Hydrogen-alpha filters can produce distorted colours, which is why the ISS shows up as a yellow-tinted white rather than black. The image also shows fine granules on the photosphere – one of the Sun’s outer layers.
‘It’s very interesting to recognise on the picture the ISS structure with the solar panels and main body elements well distinct,’ Claro said on his website.
‘Only the fast video camera shutter set to an high speed frame rate could capture this rare moment that happens in a blink of an eye.’
The ISS – which is in low earth orbit around 253 miles (408km) from Earth – has been continuously occupied since November 2000.
An international crew of six people live and work while travelling at five miles per second, orbiting Earth about every 90 minutes
NASA says anyone can sometimes see the ISS’s distinctive solar panels if they look up at the sky at dawn or dusk, even if they live in a big city.
The space agency has a list of locations online where people can watch the ISS pass overhead.
‘It is the third brightest object in the sky and easy to spot if you know when to look up,’ NASA says.
‘Visible to the naked eye, it looks like a fast-moving plane only much higher and travelling thousands of miles an hour faster.’
OUTER LAYERS OF THE SUN
The outer layers of the Sun are the Photosphere, the Chromosphere, the Transition Region and the Corona.
Photosphere – The deepest layer of the Sun that we can observe directly.
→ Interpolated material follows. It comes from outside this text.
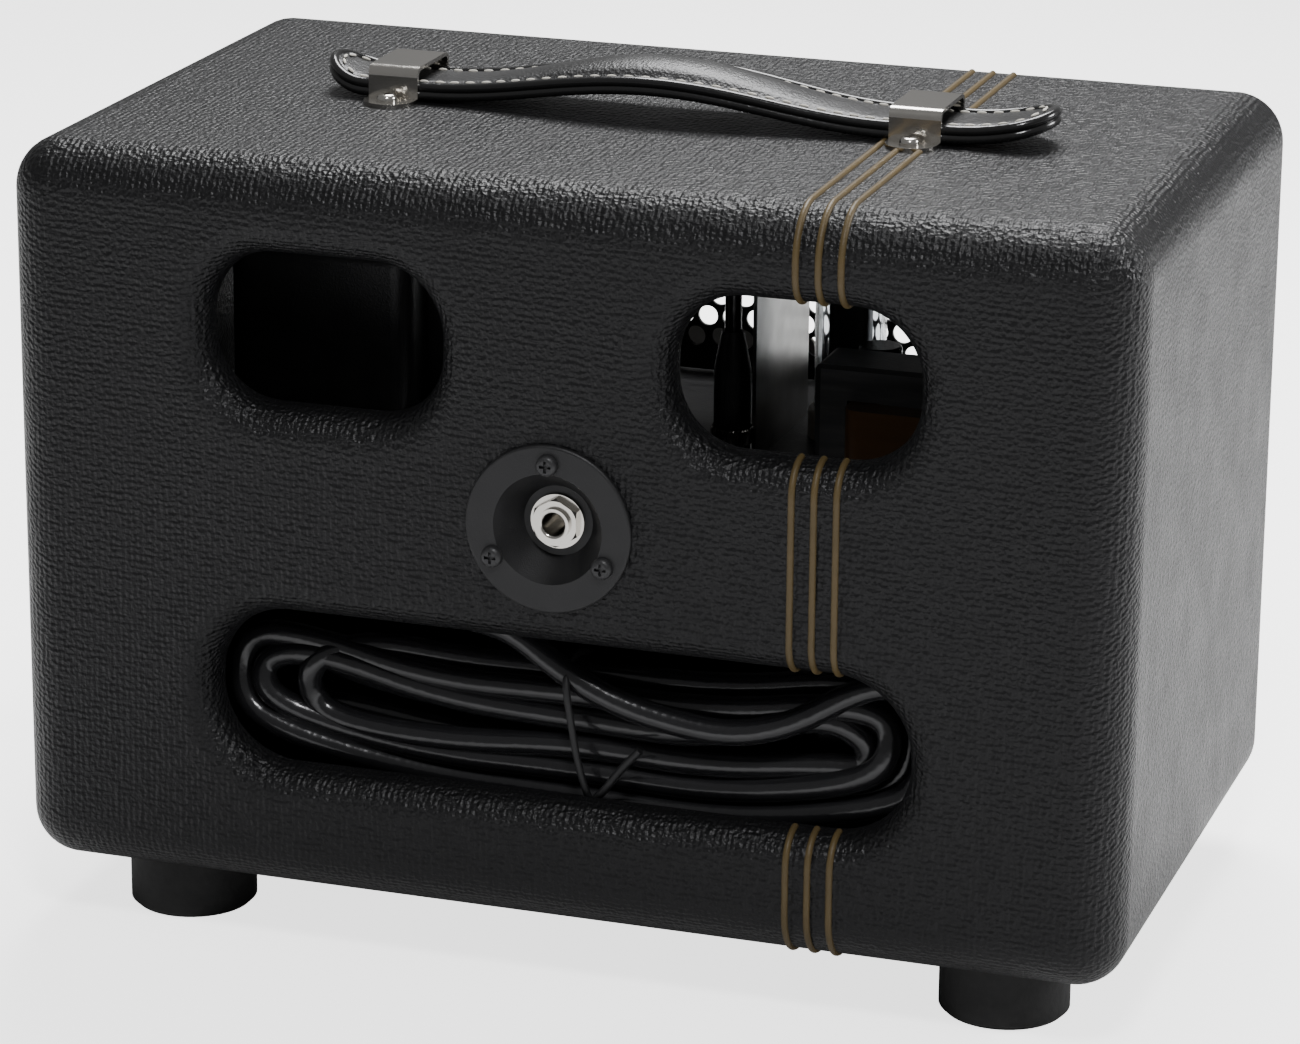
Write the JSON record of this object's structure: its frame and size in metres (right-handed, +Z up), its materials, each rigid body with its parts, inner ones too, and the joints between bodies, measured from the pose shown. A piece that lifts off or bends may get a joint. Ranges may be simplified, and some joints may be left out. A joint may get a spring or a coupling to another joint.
{
  "type": "guitar amplifier head",
  "caption": "Small valve guitar amplifier head in a covered box with strap handle, back vents, gold piping, speaker jack and a folded mains lead.",
  "frame": {"origin": "on the ground, under the middle of the four feet", "axes": "+Z up, +Y towards the back with the vents, +X along the width"},
  "size_m": [0.335, 0.2076, 0.2575],
  "materials": {
    "black_vinyl": "fine grained satin",
    "gold_bead": "dull gold",
    "nickel": "polished nickel",
    "steel": "plated sheet",
    "black_steel": "satin black",
    "black_plastic": "matte",
    "gloss_black": "gloss",
    "cord_rubber": "gloss",
    "foot_rubber": "mottled matte",
    "strap_skin": "stitched satin",
    "bare_wood": "plain planed",
    "glass": "clear",
    "electrode": "matt grey",
    "ceramic": "plain",
    "coil_paper": "varnished",
    "board_laminate": "satin",
    "brass_parts": "satin",
    "red_jewel": "faceted"
  },
  "bodies": {
    "root": {"board_components": "coil_paper", "board_pillars": "brass_parts", "cabinet": "black_vinyl", "chassis": "black_steel", "chassis_screws": "steel", "chassis_speaker_socket": "black_plastic", "circuit_board": "board_laminate", "clip_screws": "nickel", "control_panel": "black_steel", "dish_screws": "black_steel", "foot_screws": "steel", "front_badge": "nickel", "front_grille": "black_steel", "front_lower_board": "black_vinyl", "gold_piping": "gold_bead", "handle_clips": "nickel", "hank_tie": "black_plastic", "input_jack": "nickel", "jack_dish": "black_plastic", "mains_cord": "cord_rubber", "mains_cord_hank": "cord_rubber", "mains_plug": "black_plastic", "mains_transformer_bolts": "steel", "mains_transformer_core": "steel", "mains_transformer_covers": "black_steel", "output_transformer_coil": "coil_paper", "output_transformer_core": "steel", "output_transformer_frame": "black_steel", "output_transformer_screws": "steel", "panel_nuts": "nickel", "pilot_lamp_bezel": "nickel", "pilot_lamp_jewel": "red_jewel", "plug_blades": "brass_parts", "potentiometers": "steel", "power_valve_electrodes": "electrode", "power_valve_glass": "glass", "preamp_valve_electrodes": "electrode", "preamp_valve_glass": "glass", "rubber_feet": "foot_rubber", "shield_plate": "steel", "smoothing_capacitor": "gloss_black", "speaker_jack": "nickel", "speaker_jack_nut": "nickel", "speaker_jack_washer": "nickel", "speaker_lead": "cord_rubber", "speaker_plug": "black_plastic", "strain_relief": "black_plastic", "toggle_switch_bodies": "steel", "valve_sockets": "ceramic", "wooden_cleats": "bare_wood"},
    "gain_control": {"gain_knob": "gloss_black", "gain_shaft": "brass_parts"},
    "tone_control": {"tone_knob": "gloss_black", "tone_shaft": "brass_parts"},
    "volume_control": {"volume_knob": "gloss_black", "volume_shaft": "brass_parts"},
    "power_switch": {"power_lever": "nickel"},
    "standby_switch": {"standby_lever": "nickel"},
    "handle": {"handle_strap": "strap_skin"}
  },
  "joints": [
    {"name": "gain_turn", "type": "hinge", "parent": "root", "child": "gain_control", "pos_m": [-0.01, -0.084, 0.115], "axis": [0, -1, 0], "range_deg": [-150, 150]},
    {"name": "tone_turn", "type": "hinge", "parent": "root", "child": "tone_control", "pos_m": [-0.046, -0.084, 0.115], "axis": [0, -1, 0], "range_deg": [-150, 150]},
    {"name": "volume_turn", "type": "hinge", "parent": "root", "child": "volume_control", "pos_m": [-0.082, -0.084, 0.115], "axis": [0, -1, 0], "range_deg": [-150, 150]},
    {"name": "power_flip", "type": "hinge", "parent": "root", "child": "power_switch", "pos_m": [0.118, -0.088, 0.115], "axis": [-1, 0, 0], "range_deg": [0, 26]},
    {"name": "standby_flip", "type": "hinge", "parent": "root", "child": "standby_switch", "pos_m": [0.084, -0.088, 0.115], "axis": [-1, 0, 0], "range_deg": [0, 26]},
    {"name": "handle_lift", "type": "slide", "parent": "root", "child": "handle", "axis": [0, 0, 1], "range_m": [0, 0.0022]}
  ]
}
It reaches from the surface visible at the centre of the solar disk to about 250 miles (400 km) above that.
The temperature in the photosphere varies between about 6500 K at the bottom and 4000 kelvin at the top (11,000 and 6700°F, 6200 and 3700°C).
Most of the photosphere is covered by granulation.
Chromosphere – A layer in the Sun between about 250 miles (400 km) and 1300 miles (2100 km) above the solar surface (the photosphere).
The temperature in the chromosphere varies between about 4000 kelvin at the bottom (the so-called temperature minimum) and 8000 kelvin at the top (6700 and 14,000°F, 3700 and 7700°C).
So in this layer (and higher layers) it actually gets hotter if you go further away from the Sun, unlike in the lower layers, where it gets hotter if you go closer to the centre of the Sun.
Transition Region – A very narrow (60 miles / 100 km) layer between the chromosphere and the corona where the temperature rises abruptly from about 8000 to about 500,000 kelvin (14,000 to 900,000°F, 7700 to 500,000°C).
Corona – The corona is the outermost layer of the Sun, starting at about 1300 miles (2100 km) above the solar surface (the photosphere).
The temperature in the corona is 500,000 kelvin (900,000°F, 500,000°C) or more, up to a few million K.
The corona cannot be seen with the naked eye except during a total solar eclipse, or with the use of a coronagraph.
The corona does not have an upper limit.